:: Work to complete ::
From the records below, extract only the lines running from the line with "for name, shape" to the line with "low, high = Vector((1e9,)", both lines included, reproducing them exactly.
-----
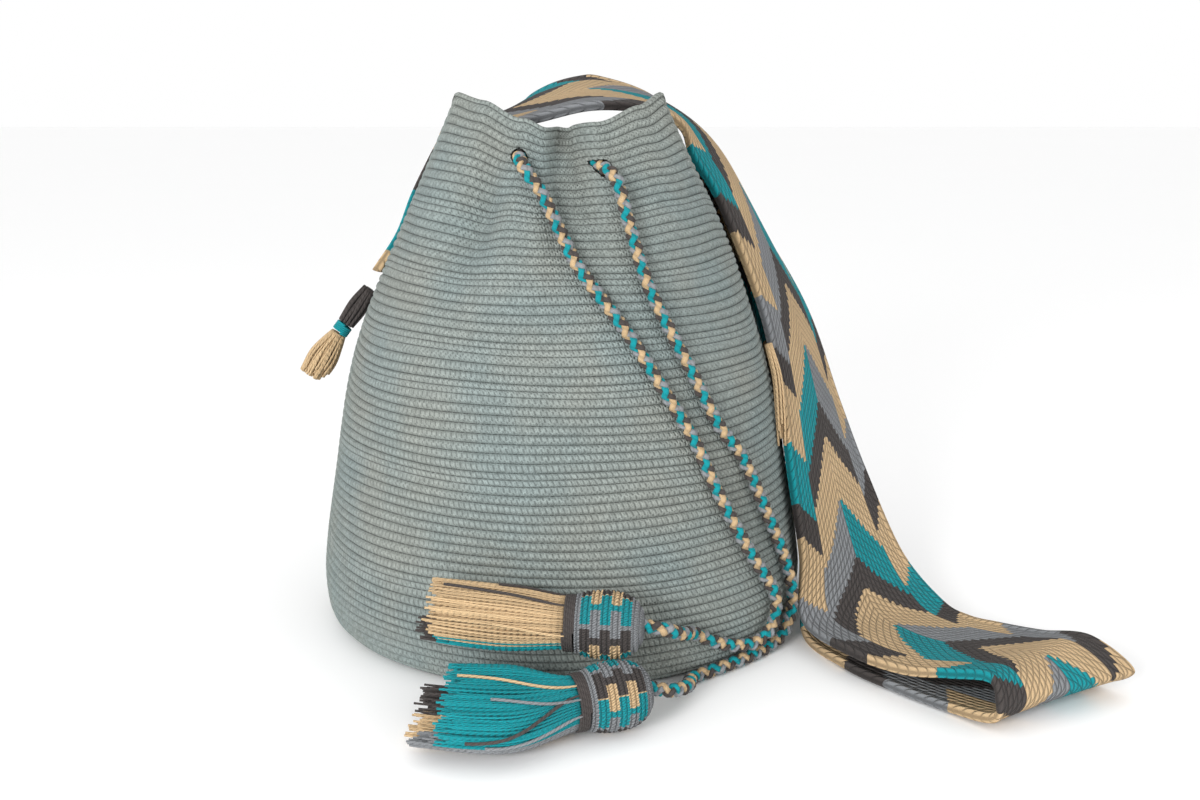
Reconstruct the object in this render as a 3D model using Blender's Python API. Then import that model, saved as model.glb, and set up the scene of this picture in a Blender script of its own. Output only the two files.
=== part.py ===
"""Wayuu mochila bag: crocheted bag body, woven shoulder strap, braided drawstring and two tassels.

Metres, +Z up. The origin is the centre of the flat base, -Y is the front and +X the right-hand side.
Soft pieces are plain closed solids of their outer shape, each in its own object.
"""
import math

import bmesh
import bpy
from mathutils import Vector

# Bag body
EAR_HEIGHT = 0.263
WALL = 0.004
FOLDING_FROM = 0.55          # share of the height above which the mouth's shape takes over
AROUND = 72
ROWS_UP = 22
PROFILE = (                  # height, radius
    (0.000, 0.1130), (0.004, 0.1190), (0.013, 0.1225), (0.030, 0.1235), (0.077, 0.1155),
    (0.125, 0.1075), (0.171, 0.0925), (0.214, 0.0755), (0.263, 0.0530),
)
RIM = (                      # azimuth in degrees, height of the rim there
    (0, 0.2485), (12, 0.2460), (40, 0.2440), (90, 0.2410), (140, 0.2395), (168, 0.2400),
    (182, 0.2430), (200, 0.2630), (225, 0.2600), (250, 0.2520), (265, 0.2475),
    (280, 0.2465), (292, 0.2500), (320, 0.2575), (342, 0.2630), (350, 0.2590),
)
MOUTH_FLATTENING = 0.11      # how much nearer the front and back of the rim are than its sides
PLEAT_AZIMUTH = 277
PLEAT_HALF_WIDTH = 13        # degrees
PLEAT_DEPTH = 0.020

# Strap
STRAP_WIDTH = 0.080
STRAP_THICKNESS = 0.0040
STRAP_ON_WALL = 0.0034       # stand-off of the middle of a sewn layer
LEFT_SEAM_AZIMUTH = 140
RIGHT_SEAM_AZIMUTH = 45
FLARE = 0.007                # how far the free corner of the left end curls off the bag
DOUBLED_LAYER = 0.0088       # stand-off of the strap layer that lies over the right seam
SECTIONS_PER_SPAN = 4
ACROSS = 6                   # width divisions of the strap

# Drawstring
CORD_DIAMETER = 0.0065
EYELET_DIAMETER = 0.0100
EYELET_CUT = 0.018
CORD_IN_MOUTH = -(WALL + CORD_DIAMETER / 2 + 0.0022)

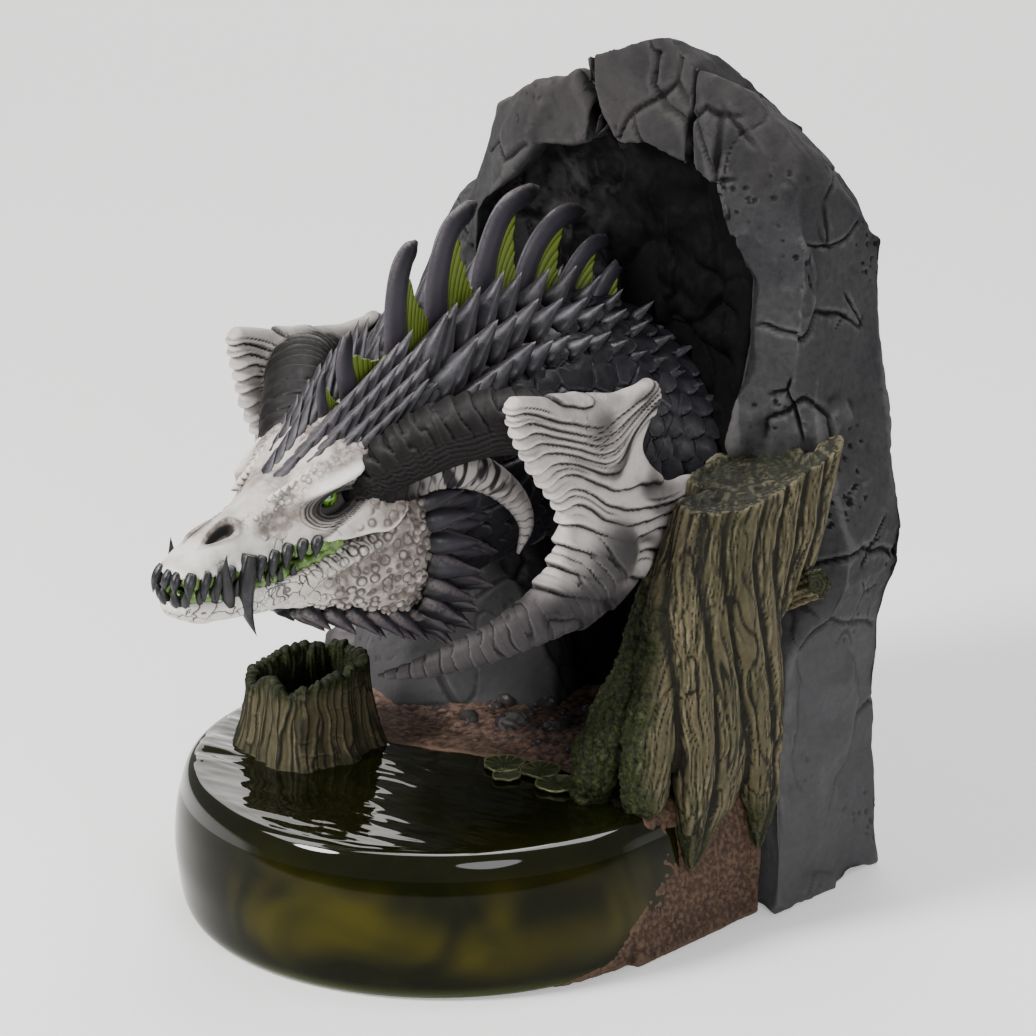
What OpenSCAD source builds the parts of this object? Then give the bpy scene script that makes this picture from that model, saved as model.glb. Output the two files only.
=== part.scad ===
// Dice tower sculpted as a dragon that leans out of a cave over a swamp pond.
// Millimetres. +Z is up, -Y is the way the dragon looks, +X is the dragon's left.
// The origin is the centre of the base's footprint, on the table.

/* [Base] */
// Half width of the base, and the radius of the pond's round front
base_r = 80; // [78:1:82]
// Distance from the base's centre to its flat back
back_y = 94; // [93:1:96]
// Height of the water above the table
water_z = 46; // [44:1:47]
// How far the pond's side bulges past its foot
pond_bulge = 2.5; // [1:0.5:4]

/* [Dice passage] */
// Across the largest die the passage is made for
die_d = 22; // [16:1:22]
// Thickness of the baffles, the ramp and the inner wall
plate_t = 3; // [2:0.5:4]
// Thickness of the back panel
panel_t = 4; // [3:0.5:5]

/* [Dragon] */
// Half width of the neck at its thickest
neck_rx = 30; // [27:0.5:31]
// Half height of the neck at its thickest
neck_rz = 37; // [34:0.5:38]
// Spikes in each row along the neck
spikes_per_row = 9; // [6:1:10]
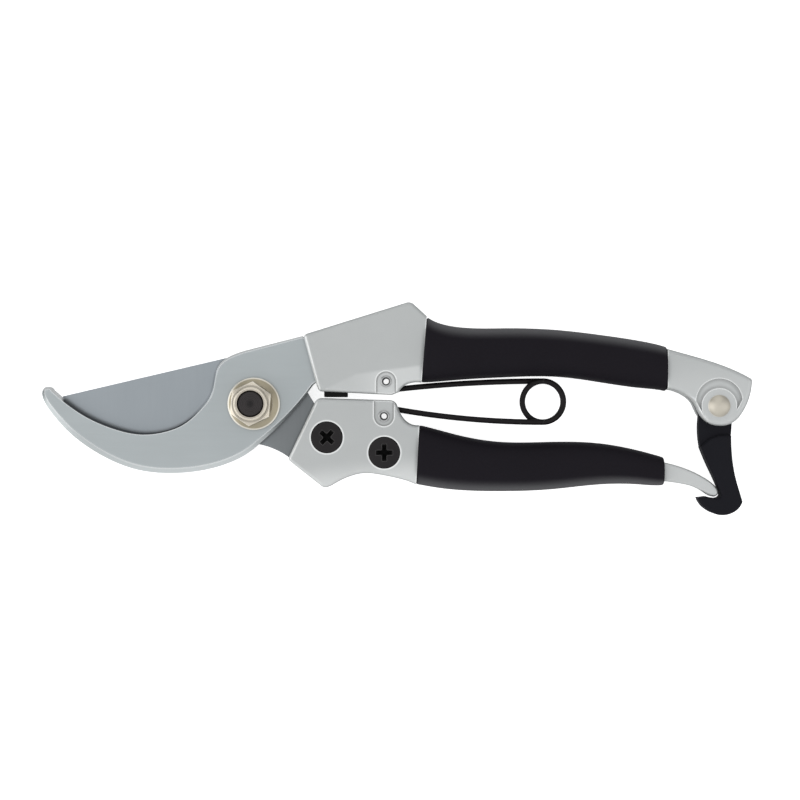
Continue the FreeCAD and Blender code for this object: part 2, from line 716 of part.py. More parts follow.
def catch():
    low, high = middle - catch_thickness / 2, middle + catch_thickness / 2
    body = soften(slab(catch_face(), low, high), catch_edge_radius, low, high)
    thin_low, thin_high = middle - tongue_thickness / 2, middle + tongue_thickness / 2
    tongue = slab(tongue_face(), thin_low, thin_high).fuse(
        disc(catch_centre, tongue_radius, thin_low, thin_high))
    lever = body.fuse(tongue)
    lever = lever.cut(disc(catch_centre, catch_bush_diameter / 2 + running_gap, 0, grip_thickness))
    return lever.removeSplitter()


def group(make, places):
    return Part.makeCompound([make(*place) for place in places])


def main():
    os.makedirs("parts", exist_ok=True)
    upper = upper_casting()
    lower = lower_casting()
    nodes = {
        "upper_handle": upper,
        "upper_grip": grip(upper_grip_sections, upper_grip_lean, upper),
        "hook_blade": drilled(hook_blank(), seat_gap, hook_screws, screw_shank_diameter),
        "hook_screws": group(hook_screw, hook_screws),
        "pivot_bolt": pivot_bolt(),
        "pivot_bush": pivot_bush(),
        "pivot_washer": pivot_washer(),
        "pivot_nut": pivot_nut(),
        "nut_insert": nut_insert(),
        "bumper": bumper(),
        "upper_spring_eyelet": eyelet(upper_eye, casting_top - emboss_depth),
        "catch_rivet": catch_rivet(),
        "catch_bush": catch_bush(),
        "catch": catch(),
        "lower_handle": lower,
        "lower_grip": grip(lower_grip_sections, lower_grip_lean, lower),
        "cutting_blade": drilled(cutting_blank(), running_gap, blade_screws, sleeve_diameter),
        "blade_screws": group(blade_screw, blade_screws),
        "blade_sleeve_nuts": group(sleeve_nut, blade_screws),
        "lower_spring_eyelet": eyelet(lower_eye, casting_top - emboss_depth),
        "spring_upper_arm": spring_arm(upper_eye, upper_wire_z, 1),
        "spring_lower_arm": spring_arm(lower_eye, lower_wire_z, -1),
    }
    for name, shape in nodes.items():
        shape.exportStep("parts/" + name + ".step")
        print(name, len(shape.Solids), round(shape.Volume, 2), shape.isValid())


main()
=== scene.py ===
import json
import math

import bmesh
import bpy
from mathutils import Matrix, Vector


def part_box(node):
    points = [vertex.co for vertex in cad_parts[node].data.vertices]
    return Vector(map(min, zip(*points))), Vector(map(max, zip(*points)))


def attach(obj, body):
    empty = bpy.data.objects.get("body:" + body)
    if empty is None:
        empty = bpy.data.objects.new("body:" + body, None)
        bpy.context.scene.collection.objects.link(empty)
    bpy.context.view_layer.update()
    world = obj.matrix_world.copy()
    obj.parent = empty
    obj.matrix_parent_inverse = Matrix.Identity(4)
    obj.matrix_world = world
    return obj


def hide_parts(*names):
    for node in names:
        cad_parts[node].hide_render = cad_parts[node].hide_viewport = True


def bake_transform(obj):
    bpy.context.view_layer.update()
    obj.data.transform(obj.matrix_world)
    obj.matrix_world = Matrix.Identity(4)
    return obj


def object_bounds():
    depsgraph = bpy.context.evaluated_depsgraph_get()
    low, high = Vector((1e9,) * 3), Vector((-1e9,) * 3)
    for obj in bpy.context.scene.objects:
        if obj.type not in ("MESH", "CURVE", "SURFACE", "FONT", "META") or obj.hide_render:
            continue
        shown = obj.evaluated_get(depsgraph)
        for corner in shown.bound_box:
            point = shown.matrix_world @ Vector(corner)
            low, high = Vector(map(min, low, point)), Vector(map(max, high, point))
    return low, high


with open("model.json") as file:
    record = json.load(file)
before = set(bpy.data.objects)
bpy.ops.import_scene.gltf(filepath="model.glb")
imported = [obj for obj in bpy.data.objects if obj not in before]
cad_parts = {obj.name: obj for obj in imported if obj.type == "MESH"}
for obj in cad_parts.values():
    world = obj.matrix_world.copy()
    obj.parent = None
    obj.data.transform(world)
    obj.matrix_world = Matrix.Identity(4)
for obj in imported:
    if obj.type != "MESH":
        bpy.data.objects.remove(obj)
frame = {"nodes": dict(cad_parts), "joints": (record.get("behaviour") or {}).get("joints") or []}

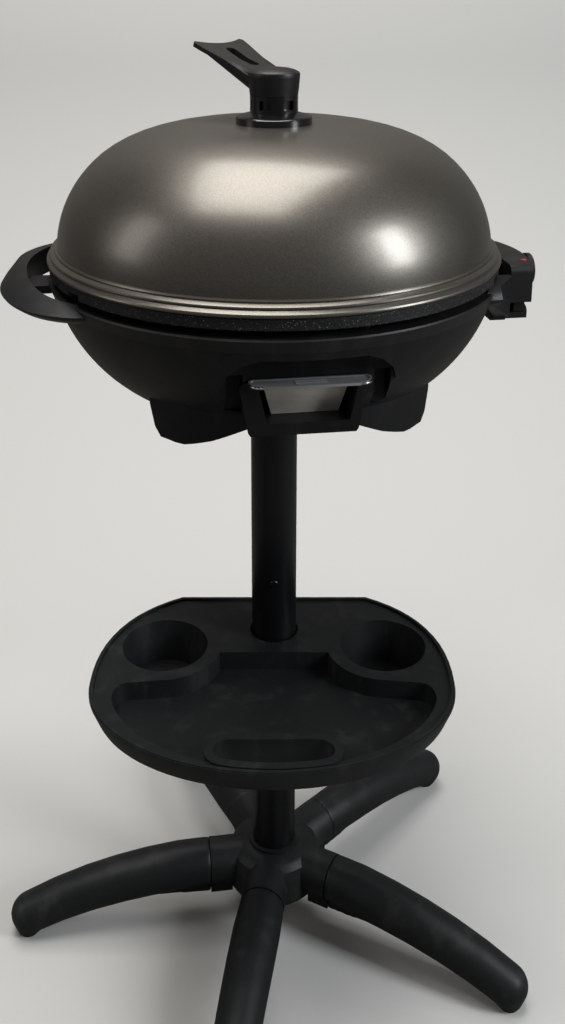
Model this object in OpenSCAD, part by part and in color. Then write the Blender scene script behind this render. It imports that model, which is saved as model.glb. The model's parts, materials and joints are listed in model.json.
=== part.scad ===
// Free-standing electric grill: five-leg stand, side tray, bowl with two handle loops,
// ribbed plate, domed lid with a turning vent lever, drip tray and plug-in controller.
// The origin is on the floor under the pole, +Z is up, the drip tray slides out along -Y
// and the controller plugs in on the +X side.

/* [Stand] */
// Outer diameter of both pole tubes
pole_d = 50; // [44:1:56]
// Wall of the pole tubes
pole_wall = 1.6; // [1.2:0.1:2.4]
// Height of the leg axes where they enter the hub
leg_z = 73.5; // [70:0.5:90]
// Distance from the pole axis to the seam between hub and leg
hub_reach = 78; // [72:1:90]
// Diameter of the hub sockets at the seam
hub_socket_d = 51; // [48:1:54]
// Diameter of the dome of the hub
hub_d = 112; // [104:1:120]
// Height of the top of the hub
hub_top_z = 99.5; // [99.5:0.5:110]
// Thickness of the hub floor under the pole
hub_floor = 6; // [4:1:8]
// Distance from the pole axis to the centre of a leg tip
leg_reach = 294; // [260:1:340]
// Height of the centre of a leg tip
leg_tip_z = 27; // [25:0.5:30]
// Diameter of a leg at the seam
leg_root_d = 51; // [46:1:51]
// Diameter of a leg at its tip
leg_tip_d = 46; // [38:1:46]
// Diameter of the spigot that joins a leg to the hub
spigot_d = 40; // [34:1:42]
// Length of that spigot
spigot_l = 26; // [20:1:28]
// Diameter of a foot pad
pad_d = 22; // [18:1:32]
// Depth of a foot pad above the floor
pad_h = 6; // [4:0.5:9]

/* [Side tray] */
// Height of the deck of the tray above the floor
tray_z = 387.5; // [370:0.5:420]
// Turn of the tray about the pole, as the photographed one stands
tray_turn = -8; // [-20:1:20]
// Half width of the tray
tray_half_w = 192; // [180:0.5:210]
// Distance from the pole axis to the front of the tray
tray_front = 237; // [225:1:260]
// Distance from the pole axis to the straight back edge
tray_back = 60; // [50:1:75]
// Half width of that straight edge
tray_back_half_w = 109.5; // [95:0.5:125]
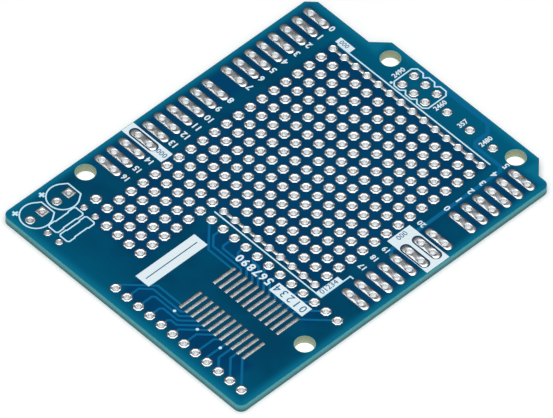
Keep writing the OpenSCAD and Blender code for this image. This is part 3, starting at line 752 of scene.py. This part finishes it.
picture_width = 553
axis_offset = 0.18
camera_data = bpy.data.cameras.new("camera")
camera_data.sensor_width = 36.0
camera_data.lens = 858.495
camera_data.shift_x = -axis_offset / picture_width
camera_data.clip_start = 0.2
camera_data.clip_end = 20.0
camera = bpy.data.objects.new("camera", camera_data)
camera.location = (-0.938777, -0.948142, 1.537692)
camera.rotation_euler = [math.radians(angle) for angle in (40.9096, -0.85139, -43.69666)]
bpy.context.scene.collection.objects.link(camera)
bpy.context.scene.camera = camera


# Table and light
# A plain white table top, and one long soft box overhead, in line with the view, so that the tin has
# bright beads with dark sides. An even pale studio fills the shadows a little.

table_side = 4.0
table_gap = 0.02 * mm
bpy.ops.mesh.primitive_plane_add(size=table_side, location=(0, 0, -table_gap))
table = bpy.context.object
table.name = "table_top"

# Matt white paper, which looks flat and even. Under the board it has a glow of its own, painted light as of
# a light table beneath, so that light comes up the plated holes
paper = new_material("matt_white_paper")
place = add(paper, "TexCoord", output="Object")
painted_glow = add(paper, "MapRange", eased, {
    "Value": depth_in_outline(paper, place), "From Min": 0.5 * mm, "From Max": 3 * mm,
    "To Min": 0.12, "To Max": 0.8})
surface = add(paper, "BsdfPrincipled", inputs={
    "Base Color": hex_colour("#f6f6f6"), "Roughness": 0.9,
    "Emission Color": (1, 1, 1, 1), "Emission Strength": painted_glow})
add(paper, "OutputMaterial", inputs={"Surface": surface})
table.data.materials.append(paper)

# The level direction in which the camera looks
away = np.array([-math.sin(camera.rotation_euler.z), math.cos(camera.rotation_euler.z), 0])


def soft_box(name, distance, elevation, size, radiance):
    """A rectangular area light that looks at the board from the plane of sight, its length in that
    plane. Elevation is counted up from the table on the far side, so over 90 degrees it stands on the
    camera's side. Its power is the radiance that it shows, times pi, times its area."""
    data = bpy.data.lights.new(name, "AREA")
    data.shape = "RECTANGLE"
    data.size, data.size_y = size
    data.energy = radiance * math.pi * size[0] * size[1]
    light = bpy.data.objects.new(name, data)
    angle = math.radians(elevation)
    light.location = distance * (math.cos(angle) * away + math.sin(angle) * np.array([0, 0, 1]))
    light.rotation_euler = Vector(light.location).to_track_quat("Z", "Y").to_euler()
    bpy.context.scene.collection.objects.link(light)


soft_box("overhead", distance=0.6, elevation=106, size=(0.7, 1.2), radiance=2.2)

world = bpy.data.worlds.new("studio")
world.use_nodes = True
background = world.node_tree.nodes["Background"]
background.inputs["Color"].default_value = (1, 1, 1, 1)
background.inputs["Strength"].default_value = 0.13
bpy.context.scene.world = world
bpy.context.scene.view_settings.view_transform = "Standard"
-----
:: Answer for the task ::
    for name, shape in nodes.items():
        shape.exportStep("parts/" + name + ".step")
        print(name, len(shape.Solids), round(shape.Volume, 2), shape.isValid())


main()
=== scene.py ===
import json
import math

import bmesh
import bpy
from mathutils import Matrix, Vector


def part_box(node):
    points = [vertex.co for vertex in cad_parts[node].data.vertices]
    return Vector(map(min, zip(*points))), Vector(map(max, zip(*points)))


def attach(obj, body):
    empty = bpy.data.objects.get("body:" + body)
    if empty is None:
        empty = bpy.data.objects.new("body:" + body, None)
        bpy.context.scene.collection.objects.link(empty)
    bpy.context.view_layer.update()
    world = obj.matrix_world.copy()
    obj.parent = empty
    obj.matrix_parent_inverse = Matrix.Identity(4)
    obj.matrix_world = world
    return obj


def hide_parts(*names):
    for node in names:
        cad_parts[node].hide_render = cad_parts[node].hide_viewport = True


def bake_transform(obj):
    bpy.context.view_layer.update()
    obj.data.transform(obj.matrix_world)
    obj.matrix_world = Matrix.Identity(4)
    return obj


def object_bounds():
    depsgraph = bpy.context.evaluated_depsgraph_get()
    low, high = Vector((1e9,) * 3), Vector((-1e9,) * 3)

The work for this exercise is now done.